Read the entries below and pull out each line with the string "Blender".

(Scripts that build objects)
● ● ● ●

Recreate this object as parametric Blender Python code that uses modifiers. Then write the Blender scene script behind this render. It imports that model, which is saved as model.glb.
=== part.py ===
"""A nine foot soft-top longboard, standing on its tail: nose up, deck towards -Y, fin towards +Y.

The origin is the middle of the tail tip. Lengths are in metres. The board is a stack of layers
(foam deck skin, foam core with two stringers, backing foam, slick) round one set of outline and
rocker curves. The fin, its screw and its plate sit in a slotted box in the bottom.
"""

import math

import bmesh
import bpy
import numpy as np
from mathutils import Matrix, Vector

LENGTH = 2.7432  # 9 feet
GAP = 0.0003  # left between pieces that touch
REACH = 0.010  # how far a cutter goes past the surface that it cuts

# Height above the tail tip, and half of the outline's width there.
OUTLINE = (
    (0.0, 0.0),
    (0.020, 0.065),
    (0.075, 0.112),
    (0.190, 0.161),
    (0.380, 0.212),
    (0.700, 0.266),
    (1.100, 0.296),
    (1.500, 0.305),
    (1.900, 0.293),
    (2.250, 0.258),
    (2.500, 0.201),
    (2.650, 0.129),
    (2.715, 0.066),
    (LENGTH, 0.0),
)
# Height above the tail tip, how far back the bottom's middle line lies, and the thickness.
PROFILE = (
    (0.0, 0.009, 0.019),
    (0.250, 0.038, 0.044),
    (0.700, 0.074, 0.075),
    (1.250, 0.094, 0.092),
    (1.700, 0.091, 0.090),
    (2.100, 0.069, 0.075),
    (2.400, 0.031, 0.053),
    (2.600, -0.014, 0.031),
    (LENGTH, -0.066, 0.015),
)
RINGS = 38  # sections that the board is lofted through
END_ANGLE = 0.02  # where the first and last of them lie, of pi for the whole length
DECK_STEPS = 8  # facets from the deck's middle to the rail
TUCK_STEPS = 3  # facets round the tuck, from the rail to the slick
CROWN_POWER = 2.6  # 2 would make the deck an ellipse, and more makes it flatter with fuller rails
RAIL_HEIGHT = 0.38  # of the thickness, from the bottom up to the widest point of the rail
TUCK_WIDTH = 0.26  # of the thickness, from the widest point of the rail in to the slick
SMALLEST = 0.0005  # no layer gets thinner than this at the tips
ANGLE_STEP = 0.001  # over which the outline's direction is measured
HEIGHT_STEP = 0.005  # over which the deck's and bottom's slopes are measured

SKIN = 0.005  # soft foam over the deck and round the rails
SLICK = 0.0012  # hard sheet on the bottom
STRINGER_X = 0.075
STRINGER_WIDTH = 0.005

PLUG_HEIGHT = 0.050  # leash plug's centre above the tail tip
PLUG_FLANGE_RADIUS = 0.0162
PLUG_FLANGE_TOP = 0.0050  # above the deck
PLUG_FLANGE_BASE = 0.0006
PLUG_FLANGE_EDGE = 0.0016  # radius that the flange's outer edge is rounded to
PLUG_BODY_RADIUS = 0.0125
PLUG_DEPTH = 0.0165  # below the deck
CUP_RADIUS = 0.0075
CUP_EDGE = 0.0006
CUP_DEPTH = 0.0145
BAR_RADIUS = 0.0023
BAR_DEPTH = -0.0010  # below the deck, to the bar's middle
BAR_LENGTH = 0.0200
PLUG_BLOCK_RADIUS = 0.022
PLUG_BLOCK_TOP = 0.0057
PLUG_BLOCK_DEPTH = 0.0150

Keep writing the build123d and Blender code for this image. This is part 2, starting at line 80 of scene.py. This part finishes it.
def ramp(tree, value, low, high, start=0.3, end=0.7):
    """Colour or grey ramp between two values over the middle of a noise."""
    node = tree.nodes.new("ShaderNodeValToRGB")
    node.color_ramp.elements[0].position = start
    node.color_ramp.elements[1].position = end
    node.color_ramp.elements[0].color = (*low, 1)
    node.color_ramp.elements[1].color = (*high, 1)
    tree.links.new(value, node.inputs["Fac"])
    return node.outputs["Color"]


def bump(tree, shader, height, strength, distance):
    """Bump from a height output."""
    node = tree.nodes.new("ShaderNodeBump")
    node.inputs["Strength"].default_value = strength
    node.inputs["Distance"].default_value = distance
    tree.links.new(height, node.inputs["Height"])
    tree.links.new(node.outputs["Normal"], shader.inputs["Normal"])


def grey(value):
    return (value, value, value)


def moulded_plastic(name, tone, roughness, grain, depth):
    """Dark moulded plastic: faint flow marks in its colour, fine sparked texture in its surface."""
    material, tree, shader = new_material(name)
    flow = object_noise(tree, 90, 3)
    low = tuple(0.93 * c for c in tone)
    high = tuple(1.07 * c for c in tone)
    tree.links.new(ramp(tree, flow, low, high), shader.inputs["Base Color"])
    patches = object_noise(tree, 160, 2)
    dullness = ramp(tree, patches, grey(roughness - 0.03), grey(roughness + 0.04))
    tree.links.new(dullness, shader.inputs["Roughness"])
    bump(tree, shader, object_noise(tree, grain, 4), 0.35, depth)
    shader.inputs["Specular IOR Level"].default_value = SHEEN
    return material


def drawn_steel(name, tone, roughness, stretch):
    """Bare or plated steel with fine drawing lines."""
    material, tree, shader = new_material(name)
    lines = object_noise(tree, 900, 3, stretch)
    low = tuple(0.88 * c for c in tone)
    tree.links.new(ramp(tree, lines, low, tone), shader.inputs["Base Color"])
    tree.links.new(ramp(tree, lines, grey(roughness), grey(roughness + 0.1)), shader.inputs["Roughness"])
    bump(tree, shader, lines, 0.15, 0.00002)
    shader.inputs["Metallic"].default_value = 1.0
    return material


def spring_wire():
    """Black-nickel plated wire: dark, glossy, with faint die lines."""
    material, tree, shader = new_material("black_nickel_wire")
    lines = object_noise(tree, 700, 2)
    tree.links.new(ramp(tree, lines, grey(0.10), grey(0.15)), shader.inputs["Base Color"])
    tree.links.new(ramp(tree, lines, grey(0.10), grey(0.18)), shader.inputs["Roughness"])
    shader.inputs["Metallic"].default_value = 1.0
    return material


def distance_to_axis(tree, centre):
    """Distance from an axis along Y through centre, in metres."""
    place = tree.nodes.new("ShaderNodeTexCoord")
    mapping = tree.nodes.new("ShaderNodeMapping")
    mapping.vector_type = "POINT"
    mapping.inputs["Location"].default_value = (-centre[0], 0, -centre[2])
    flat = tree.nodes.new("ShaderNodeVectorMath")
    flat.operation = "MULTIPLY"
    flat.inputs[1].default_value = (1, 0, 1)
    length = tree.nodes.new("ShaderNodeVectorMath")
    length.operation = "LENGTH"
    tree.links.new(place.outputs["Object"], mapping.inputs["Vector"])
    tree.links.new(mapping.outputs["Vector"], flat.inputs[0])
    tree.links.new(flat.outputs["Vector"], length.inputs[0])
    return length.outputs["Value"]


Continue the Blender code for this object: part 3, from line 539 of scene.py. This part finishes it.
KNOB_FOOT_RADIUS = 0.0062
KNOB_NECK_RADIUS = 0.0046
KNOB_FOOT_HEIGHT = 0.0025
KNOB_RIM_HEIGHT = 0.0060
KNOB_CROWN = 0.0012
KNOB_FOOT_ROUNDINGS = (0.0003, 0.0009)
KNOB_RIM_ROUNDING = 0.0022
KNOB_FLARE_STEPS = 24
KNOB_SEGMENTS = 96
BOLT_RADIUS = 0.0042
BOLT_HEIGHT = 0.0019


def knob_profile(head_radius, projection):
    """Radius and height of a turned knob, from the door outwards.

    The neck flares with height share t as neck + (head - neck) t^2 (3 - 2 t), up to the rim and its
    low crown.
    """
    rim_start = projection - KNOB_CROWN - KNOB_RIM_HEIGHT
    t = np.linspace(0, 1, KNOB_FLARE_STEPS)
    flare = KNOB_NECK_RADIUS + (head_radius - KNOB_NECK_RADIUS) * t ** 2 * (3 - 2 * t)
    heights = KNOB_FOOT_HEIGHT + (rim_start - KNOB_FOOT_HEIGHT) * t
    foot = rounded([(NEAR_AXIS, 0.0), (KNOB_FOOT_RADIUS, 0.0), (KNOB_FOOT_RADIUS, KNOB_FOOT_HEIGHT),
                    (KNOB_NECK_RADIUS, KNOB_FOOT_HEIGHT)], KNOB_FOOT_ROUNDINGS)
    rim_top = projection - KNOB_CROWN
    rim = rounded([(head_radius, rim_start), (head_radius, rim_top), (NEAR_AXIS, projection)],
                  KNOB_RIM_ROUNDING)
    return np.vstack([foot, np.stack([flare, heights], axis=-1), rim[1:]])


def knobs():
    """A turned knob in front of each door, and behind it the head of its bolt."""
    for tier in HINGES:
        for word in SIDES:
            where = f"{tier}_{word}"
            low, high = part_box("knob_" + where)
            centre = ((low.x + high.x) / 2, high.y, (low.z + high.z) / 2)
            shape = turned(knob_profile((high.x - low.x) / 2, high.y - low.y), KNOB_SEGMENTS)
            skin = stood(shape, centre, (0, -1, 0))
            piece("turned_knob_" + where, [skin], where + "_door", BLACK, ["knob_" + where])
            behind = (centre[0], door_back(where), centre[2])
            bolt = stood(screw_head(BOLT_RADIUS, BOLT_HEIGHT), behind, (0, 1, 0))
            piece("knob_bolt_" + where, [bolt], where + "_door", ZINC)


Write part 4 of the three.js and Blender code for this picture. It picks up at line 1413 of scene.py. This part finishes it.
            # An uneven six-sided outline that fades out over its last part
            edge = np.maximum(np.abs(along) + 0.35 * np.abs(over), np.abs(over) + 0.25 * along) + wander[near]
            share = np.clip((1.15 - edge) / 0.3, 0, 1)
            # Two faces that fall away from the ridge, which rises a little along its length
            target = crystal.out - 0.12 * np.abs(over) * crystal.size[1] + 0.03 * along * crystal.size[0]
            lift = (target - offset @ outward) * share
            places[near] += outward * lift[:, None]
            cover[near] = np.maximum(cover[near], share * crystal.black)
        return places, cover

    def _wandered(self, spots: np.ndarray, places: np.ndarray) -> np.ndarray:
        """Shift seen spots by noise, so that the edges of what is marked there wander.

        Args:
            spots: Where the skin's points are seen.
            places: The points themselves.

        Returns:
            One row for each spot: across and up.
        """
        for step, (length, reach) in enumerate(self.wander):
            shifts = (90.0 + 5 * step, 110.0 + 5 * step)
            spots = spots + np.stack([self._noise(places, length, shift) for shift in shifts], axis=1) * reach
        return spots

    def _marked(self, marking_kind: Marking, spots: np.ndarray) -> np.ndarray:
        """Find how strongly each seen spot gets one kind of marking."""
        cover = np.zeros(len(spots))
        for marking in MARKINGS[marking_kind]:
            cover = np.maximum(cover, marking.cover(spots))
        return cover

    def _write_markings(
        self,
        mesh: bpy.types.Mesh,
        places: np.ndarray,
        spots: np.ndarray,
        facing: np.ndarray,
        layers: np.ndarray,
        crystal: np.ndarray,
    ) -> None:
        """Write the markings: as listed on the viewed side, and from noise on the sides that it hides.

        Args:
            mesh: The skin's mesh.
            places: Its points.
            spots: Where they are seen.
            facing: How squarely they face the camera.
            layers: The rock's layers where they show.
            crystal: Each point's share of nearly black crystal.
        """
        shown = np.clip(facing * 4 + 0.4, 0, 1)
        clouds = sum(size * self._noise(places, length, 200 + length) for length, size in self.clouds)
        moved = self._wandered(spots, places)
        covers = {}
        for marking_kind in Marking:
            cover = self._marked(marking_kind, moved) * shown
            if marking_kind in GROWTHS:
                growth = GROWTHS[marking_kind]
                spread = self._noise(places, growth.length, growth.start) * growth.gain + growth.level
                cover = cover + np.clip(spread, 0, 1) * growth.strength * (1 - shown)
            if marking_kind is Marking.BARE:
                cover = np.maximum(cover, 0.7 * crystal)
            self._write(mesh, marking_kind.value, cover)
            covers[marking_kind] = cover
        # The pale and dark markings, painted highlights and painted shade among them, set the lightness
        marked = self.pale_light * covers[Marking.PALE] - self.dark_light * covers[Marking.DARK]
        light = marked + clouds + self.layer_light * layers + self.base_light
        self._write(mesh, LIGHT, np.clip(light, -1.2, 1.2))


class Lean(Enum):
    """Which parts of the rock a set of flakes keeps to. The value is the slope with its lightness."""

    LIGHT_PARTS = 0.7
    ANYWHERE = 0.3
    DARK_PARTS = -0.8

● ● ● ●

== FINISHED TASK ==
Recreate this object as parametric Blender Python code that uses modifiers. Then write the Blender scene script behind this render. It imports that model, which is saved as model.glb.
Keep writing the build123d and Blender code for this image. This is part 2, starting at line 80 of scene.py. This part finishes it.
Continue the Blender code for this object: part 3, from line 539 of scene.py. This part finishes it.
Write part 4 of the three.js and Blender code for this picture. It picks up at line 1413 of scene.py. This part finishes it.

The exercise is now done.